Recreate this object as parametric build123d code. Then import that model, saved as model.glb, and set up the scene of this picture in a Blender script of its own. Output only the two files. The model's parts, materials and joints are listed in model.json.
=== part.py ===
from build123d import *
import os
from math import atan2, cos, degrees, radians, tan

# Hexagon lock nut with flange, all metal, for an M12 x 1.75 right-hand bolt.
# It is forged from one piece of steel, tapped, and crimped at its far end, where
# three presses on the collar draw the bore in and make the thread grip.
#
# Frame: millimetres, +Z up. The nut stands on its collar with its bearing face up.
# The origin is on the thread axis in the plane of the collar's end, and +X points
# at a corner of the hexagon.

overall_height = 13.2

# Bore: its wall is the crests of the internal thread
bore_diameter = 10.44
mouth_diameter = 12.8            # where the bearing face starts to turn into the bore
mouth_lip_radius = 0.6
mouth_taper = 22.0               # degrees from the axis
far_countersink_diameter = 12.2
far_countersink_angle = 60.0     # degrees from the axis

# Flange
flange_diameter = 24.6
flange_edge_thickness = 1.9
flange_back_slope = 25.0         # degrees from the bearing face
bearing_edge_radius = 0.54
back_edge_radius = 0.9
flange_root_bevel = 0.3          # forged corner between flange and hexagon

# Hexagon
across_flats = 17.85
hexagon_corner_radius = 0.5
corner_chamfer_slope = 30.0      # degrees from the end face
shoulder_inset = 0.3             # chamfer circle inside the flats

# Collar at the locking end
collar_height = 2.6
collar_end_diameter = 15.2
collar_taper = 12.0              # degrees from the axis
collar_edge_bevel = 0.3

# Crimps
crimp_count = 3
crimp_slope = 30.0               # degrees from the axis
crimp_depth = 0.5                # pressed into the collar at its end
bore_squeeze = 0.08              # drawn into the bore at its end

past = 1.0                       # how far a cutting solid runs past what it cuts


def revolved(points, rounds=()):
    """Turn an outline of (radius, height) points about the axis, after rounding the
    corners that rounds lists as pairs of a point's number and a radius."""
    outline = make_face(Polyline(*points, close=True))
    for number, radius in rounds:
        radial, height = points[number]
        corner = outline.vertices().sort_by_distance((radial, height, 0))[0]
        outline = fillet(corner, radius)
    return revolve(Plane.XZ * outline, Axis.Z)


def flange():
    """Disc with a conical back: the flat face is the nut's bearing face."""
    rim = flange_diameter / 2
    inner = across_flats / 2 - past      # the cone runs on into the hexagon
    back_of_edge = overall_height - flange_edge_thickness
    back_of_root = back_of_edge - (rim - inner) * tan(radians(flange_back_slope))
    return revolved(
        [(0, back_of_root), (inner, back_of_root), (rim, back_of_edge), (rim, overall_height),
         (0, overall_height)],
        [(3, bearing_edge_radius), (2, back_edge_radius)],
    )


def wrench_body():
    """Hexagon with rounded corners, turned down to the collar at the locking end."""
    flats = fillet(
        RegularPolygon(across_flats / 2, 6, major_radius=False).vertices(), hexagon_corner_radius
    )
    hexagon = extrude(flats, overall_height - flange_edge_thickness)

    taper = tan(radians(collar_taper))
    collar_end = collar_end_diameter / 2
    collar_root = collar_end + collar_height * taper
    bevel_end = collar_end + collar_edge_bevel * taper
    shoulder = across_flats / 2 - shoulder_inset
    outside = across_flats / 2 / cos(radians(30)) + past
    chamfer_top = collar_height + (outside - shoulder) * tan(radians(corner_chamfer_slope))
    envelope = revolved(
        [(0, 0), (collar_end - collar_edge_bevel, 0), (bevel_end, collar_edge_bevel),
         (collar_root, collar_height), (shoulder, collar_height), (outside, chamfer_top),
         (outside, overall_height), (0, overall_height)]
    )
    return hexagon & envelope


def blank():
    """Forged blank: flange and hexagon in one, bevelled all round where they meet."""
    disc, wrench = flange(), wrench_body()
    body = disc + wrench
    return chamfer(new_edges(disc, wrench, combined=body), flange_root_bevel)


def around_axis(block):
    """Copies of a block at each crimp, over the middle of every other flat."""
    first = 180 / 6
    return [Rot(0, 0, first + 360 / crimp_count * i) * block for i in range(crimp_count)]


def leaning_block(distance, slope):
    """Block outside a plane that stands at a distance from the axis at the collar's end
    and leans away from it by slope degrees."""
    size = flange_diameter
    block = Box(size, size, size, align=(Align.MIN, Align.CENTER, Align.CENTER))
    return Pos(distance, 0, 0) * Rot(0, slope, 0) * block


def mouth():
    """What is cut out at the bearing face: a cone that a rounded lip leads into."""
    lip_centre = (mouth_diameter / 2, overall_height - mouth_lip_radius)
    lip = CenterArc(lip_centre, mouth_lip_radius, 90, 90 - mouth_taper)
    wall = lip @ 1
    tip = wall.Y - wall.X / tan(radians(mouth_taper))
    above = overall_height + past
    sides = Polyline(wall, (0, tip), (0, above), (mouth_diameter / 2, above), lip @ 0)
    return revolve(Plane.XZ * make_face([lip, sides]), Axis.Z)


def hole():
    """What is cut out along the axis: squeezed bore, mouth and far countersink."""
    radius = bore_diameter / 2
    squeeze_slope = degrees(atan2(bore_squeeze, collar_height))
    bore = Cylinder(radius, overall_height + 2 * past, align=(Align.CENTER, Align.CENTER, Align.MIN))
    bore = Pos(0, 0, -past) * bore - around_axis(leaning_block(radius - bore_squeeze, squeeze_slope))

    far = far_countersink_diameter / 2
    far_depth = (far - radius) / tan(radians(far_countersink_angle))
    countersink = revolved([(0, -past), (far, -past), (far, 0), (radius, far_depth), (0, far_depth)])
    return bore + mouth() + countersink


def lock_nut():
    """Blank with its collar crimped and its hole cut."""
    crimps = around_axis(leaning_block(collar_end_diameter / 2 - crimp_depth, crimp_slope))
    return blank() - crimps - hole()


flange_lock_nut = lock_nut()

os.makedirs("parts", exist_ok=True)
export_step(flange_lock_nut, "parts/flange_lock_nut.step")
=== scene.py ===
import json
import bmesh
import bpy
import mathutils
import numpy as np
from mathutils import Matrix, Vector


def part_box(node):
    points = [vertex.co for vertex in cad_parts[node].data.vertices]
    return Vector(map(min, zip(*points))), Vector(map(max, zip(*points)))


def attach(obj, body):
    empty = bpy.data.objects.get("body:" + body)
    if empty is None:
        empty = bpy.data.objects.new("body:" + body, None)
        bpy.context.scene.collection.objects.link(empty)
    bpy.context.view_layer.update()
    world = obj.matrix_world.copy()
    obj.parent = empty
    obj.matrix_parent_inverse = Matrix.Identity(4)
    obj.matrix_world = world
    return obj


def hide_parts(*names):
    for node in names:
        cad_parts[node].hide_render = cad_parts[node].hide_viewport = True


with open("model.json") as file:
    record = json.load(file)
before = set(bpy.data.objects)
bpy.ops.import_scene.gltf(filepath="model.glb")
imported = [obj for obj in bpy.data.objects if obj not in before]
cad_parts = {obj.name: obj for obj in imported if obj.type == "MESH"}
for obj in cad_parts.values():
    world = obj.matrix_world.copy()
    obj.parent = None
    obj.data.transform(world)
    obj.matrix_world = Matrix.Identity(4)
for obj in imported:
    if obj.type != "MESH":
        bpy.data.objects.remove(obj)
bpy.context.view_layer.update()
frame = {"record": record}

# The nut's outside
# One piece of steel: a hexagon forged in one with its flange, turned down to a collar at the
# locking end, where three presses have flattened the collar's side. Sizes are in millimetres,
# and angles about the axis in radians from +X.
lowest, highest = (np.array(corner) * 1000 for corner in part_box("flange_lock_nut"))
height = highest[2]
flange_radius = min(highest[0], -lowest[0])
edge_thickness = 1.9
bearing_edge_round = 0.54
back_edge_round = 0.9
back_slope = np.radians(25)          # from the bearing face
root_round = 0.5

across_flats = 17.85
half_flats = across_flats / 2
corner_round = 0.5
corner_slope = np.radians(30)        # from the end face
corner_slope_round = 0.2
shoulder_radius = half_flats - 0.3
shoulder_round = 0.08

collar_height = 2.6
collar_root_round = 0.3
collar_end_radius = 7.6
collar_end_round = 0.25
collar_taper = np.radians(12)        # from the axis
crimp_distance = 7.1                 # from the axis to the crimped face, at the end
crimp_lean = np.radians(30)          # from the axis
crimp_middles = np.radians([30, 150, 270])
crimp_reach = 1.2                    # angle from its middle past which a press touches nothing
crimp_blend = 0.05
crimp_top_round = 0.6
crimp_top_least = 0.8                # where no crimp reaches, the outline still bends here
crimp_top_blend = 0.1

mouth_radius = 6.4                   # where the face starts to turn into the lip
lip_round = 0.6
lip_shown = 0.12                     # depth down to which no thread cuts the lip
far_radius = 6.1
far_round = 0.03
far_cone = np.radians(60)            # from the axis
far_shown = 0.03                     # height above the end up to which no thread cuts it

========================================

_The problem_
Start with the line that contains "flange_lock_nut = lock_nut()" and end with the line that contains "if empty is"; give those lines again exactly, and no others.

_Answer below_
flange_lock_nut = lock_nut()

os.makedirs("parts", exist_ok=True)
export_step(flange_lock_nut, "parts/flange_lock_nut.step")
=== scene.py ===
import json
import bmesh
import bpy
import mathutils
import numpy as np
from mathutils import Matrix, Vector


def part_box(node):
    points = [vertex.co for vertex in cad_parts[node].data.vertices]
    return Vector(map(min, zip(*points))), Vector(map(max, zip(*points)))


def attach(obj, body):
    empty = bpy.data.objects.get("body:" + body)
    if empty is None:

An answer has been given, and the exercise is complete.